» INPUT ROWS
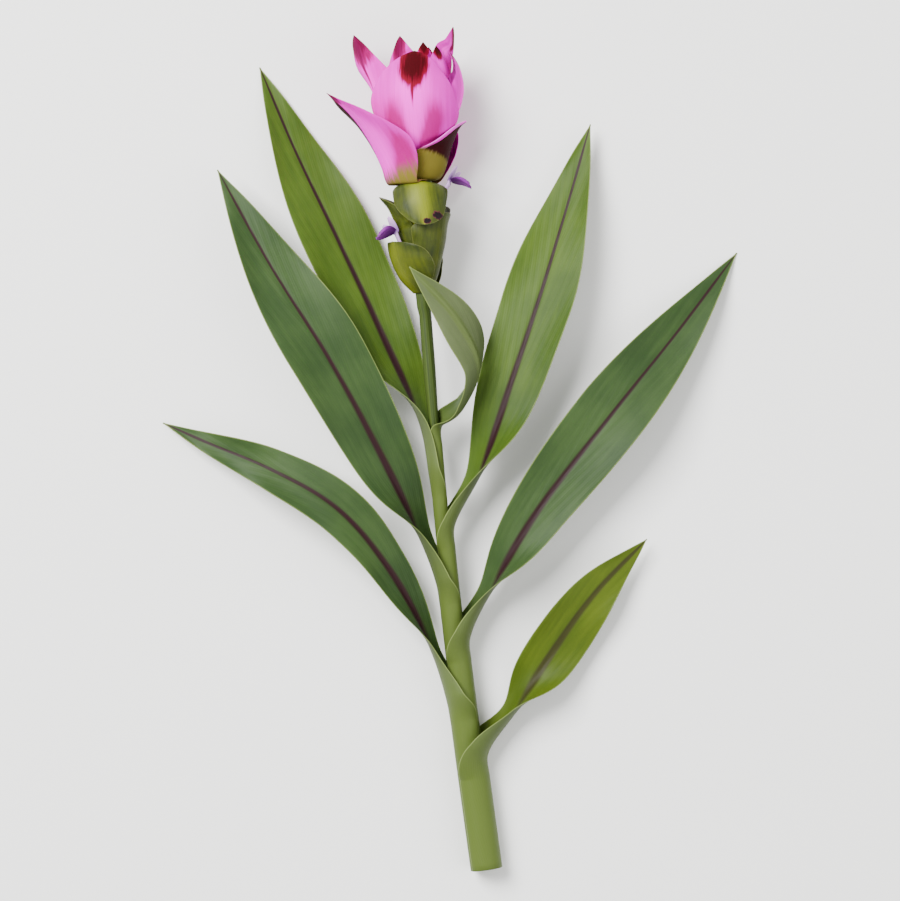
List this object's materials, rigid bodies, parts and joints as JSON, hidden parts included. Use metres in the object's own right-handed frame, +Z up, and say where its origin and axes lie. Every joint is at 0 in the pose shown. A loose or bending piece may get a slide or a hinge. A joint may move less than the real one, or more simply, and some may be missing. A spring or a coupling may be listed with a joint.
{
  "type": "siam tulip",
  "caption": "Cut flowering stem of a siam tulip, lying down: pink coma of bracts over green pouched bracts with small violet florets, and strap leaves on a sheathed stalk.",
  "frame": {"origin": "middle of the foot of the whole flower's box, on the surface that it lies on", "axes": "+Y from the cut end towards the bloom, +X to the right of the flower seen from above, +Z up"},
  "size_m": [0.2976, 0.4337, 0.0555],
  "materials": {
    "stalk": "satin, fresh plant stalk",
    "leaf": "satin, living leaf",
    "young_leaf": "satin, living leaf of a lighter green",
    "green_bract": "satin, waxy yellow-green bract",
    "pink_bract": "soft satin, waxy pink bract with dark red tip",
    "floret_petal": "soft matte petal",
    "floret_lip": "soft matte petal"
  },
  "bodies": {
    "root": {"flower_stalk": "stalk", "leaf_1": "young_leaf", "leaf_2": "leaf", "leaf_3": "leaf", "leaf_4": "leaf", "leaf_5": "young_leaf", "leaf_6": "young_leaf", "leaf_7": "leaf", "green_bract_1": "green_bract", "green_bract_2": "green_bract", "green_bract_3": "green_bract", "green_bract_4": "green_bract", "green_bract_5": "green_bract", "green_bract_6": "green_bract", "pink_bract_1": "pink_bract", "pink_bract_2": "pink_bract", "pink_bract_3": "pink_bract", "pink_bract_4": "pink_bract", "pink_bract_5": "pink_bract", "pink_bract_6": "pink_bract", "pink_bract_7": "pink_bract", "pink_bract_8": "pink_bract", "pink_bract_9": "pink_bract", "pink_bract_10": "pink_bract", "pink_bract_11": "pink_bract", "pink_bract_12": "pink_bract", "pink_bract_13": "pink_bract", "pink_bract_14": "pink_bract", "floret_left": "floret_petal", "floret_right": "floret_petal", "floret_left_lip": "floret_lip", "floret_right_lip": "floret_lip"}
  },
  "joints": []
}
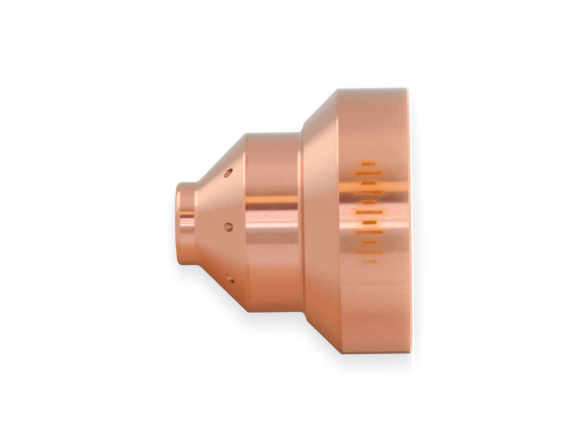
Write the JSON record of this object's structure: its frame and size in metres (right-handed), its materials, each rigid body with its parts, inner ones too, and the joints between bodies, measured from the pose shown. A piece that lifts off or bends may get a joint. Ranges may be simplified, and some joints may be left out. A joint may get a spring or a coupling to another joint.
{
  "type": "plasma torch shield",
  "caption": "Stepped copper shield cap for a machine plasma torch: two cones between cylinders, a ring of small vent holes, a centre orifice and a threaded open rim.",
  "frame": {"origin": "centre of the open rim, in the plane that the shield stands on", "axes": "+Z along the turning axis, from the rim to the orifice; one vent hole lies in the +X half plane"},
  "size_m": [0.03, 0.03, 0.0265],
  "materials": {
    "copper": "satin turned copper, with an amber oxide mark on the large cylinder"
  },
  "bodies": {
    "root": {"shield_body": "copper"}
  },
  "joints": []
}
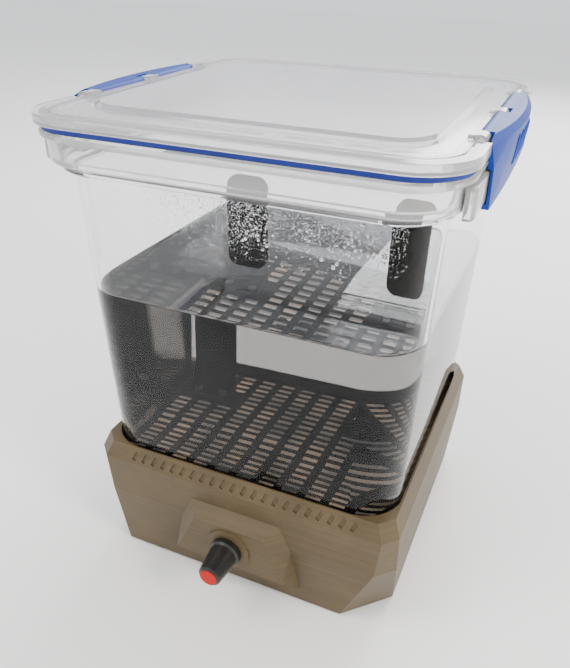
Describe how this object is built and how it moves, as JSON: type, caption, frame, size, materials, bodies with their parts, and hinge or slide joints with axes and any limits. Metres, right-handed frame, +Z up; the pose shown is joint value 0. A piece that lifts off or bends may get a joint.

» WORK TO BE COMPLETED
Restate every record exactly, leaving nothing out.

» THE RESPONSE
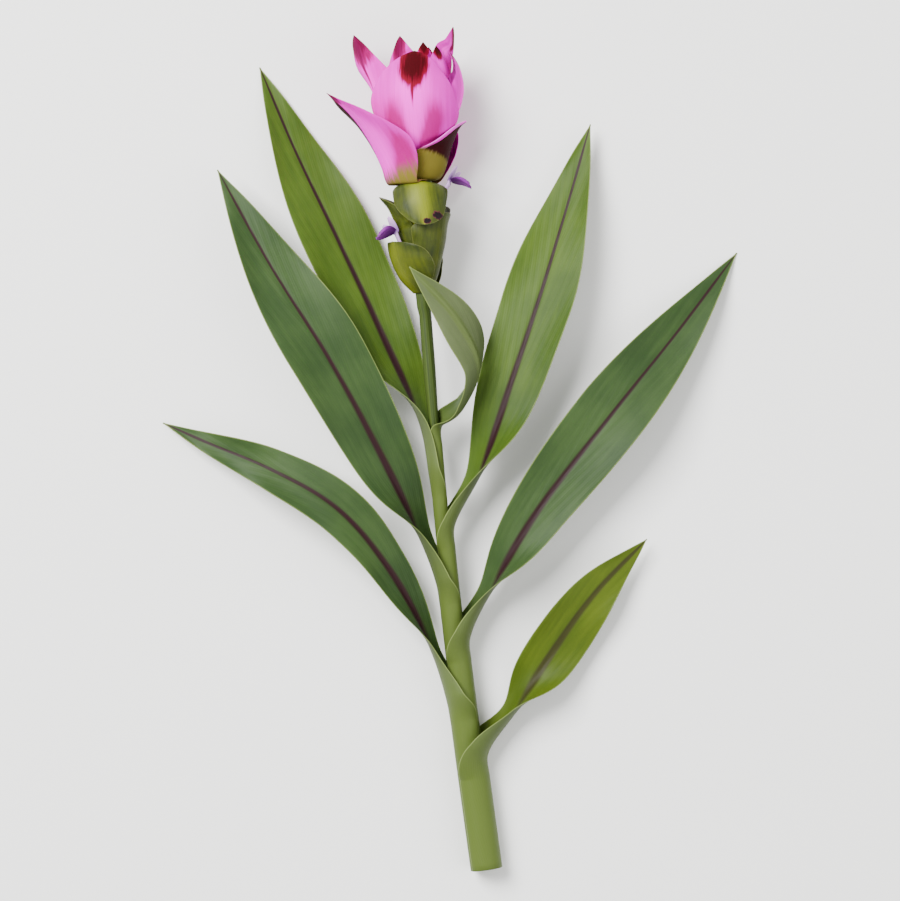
List this object's materials, rigid bodies, parts and joints as JSON, hidden parts included. Use metres in the object's own right-handed frame, +Z up, and say where its origin and axes lie. Every joint is at 0 in the pose shown. A loose or bending piece may get a slide or a hinge. A joint may move less than the real one, or more simply, and some may be missing. A spring or a coupling may be listed with a joint.
{
  "type": "siam tulip",
  "caption": "Cut flowering stem of a siam tulip, lying down: pink coma of bracts over green pouched bracts with small violet florets, and strap leaves on a sheathed stalk.",
  "frame": {"origin": "middle of the foot of the whole flower's box, on the surface that it lies on", "axes": "+Y from the cut end towards the bloom, +X to the right of the flower seen from above, +Z up"},
  "size_m": [0.2976, 0.4337, 0.0555],
  "materials": {
    "stalk": "satin, fresh plant stalk",
    "leaf": "satin, living leaf",
    "young_leaf": "satin, living leaf of a lighter green",
    "green_bract": "satin, waxy yellow-green bract",
    "pink_bract": "soft satin, waxy pink bract with dark red tip",
    "floret_petal": "soft matte petal",
    "floret_lip": "soft matte petal"
  },
  "bodies": {
    "root": {"flower_stalk": "stalk", "leaf_1": "young_leaf", "leaf_2": "leaf", "leaf_3": "leaf", "leaf_4": "leaf", "leaf_5": "young_leaf", "leaf_6": "young_leaf", "leaf_7": "leaf", "green_bract_1": "green_bract", "green_bract_2": "green_bract", "green_bract_3": "green_bract", "green_bract_4": "green_bract", "green_bract_5": "green_bract", "green_bract_6": "green_bract", "pink_bract_1": "pink_bract", "pink_bract_2": "pink_bract", "pink_bract_3": "pink_bract", "pink_bract_4": "pink_bract", "pink_bract_5": "pink_bract", "pink_bract_6": "pink_bract", "pink_bract_7": "pink_bract", "pink_bract_8": "pink_bract", "pink_bract_9": "pink_bract", "pink_bract_10": "pink_bract", "pink_bract_11": "pink_bract", "pink_bract_12": "pink_bract", "pink_bract_13": "pink_bract", "pink_bract_14": "pink_bract", "floret_left": "floret_petal", "floret_right": "floret_petal", "floret_left_lip": "floret_lip", "floret_right_lip": "floret_lip"}
  },
  "joints": []
}
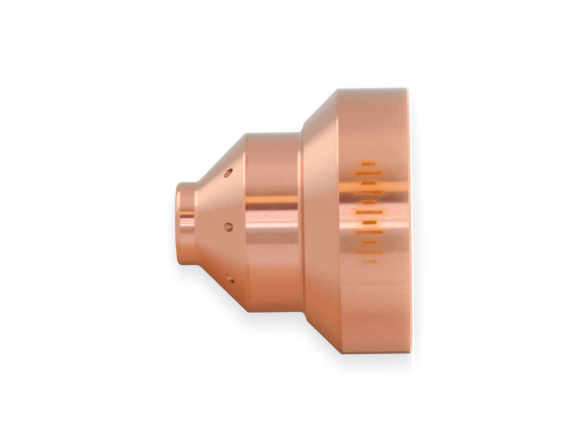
Write the JSON record of this object's structure: its frame and size in metres (right-handed), its materials, each rigid body with its parts, inner ones too, and the joints between bodies, measured from the pose shown. A piece that lifts off or bends may get a joint. Ranges may be simplified, and some joints may be left out. A joint may get a spring or a coupling to another joint.
{
  "type": "plasma torch shield",
  "caption": "Stepped copper shield cap for a machine plasma torch: two cones between cylinders, a ring of small vent holes, a centre orifice and a threaded open rim.",
  "frame": {"origin": "centre of the open rim, in the plane that the shield stands on", "axes": "+Z along the turning axis, from the rim to the orifice; one vent hole lies in the +X half plane"},
  "size_m": [0.03, 0.03, 0.0265],
  "materials": {
    "copper": "satin turned copper, with an amber oxide mark on the large cylinder"
  },
  "bodies": {
    "root": {"shield_body": "copper"}
  },
  "joints": []
}
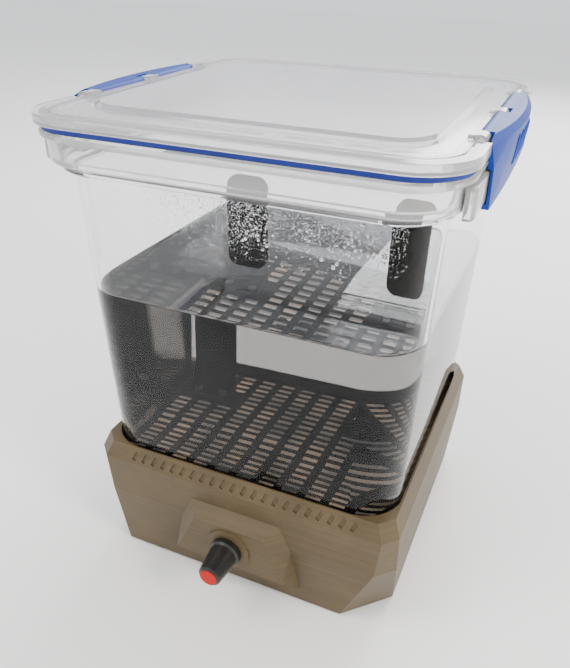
Describe how this object is built and how it moves, as JSON: type, caption, frame, size, materials, bodies with their parts, and hinge or slide joints with axes and any limits. Metres, right-handed frame, +Z up; the pose shown is joint value 0. A piece that lifts off or bends may get a joint.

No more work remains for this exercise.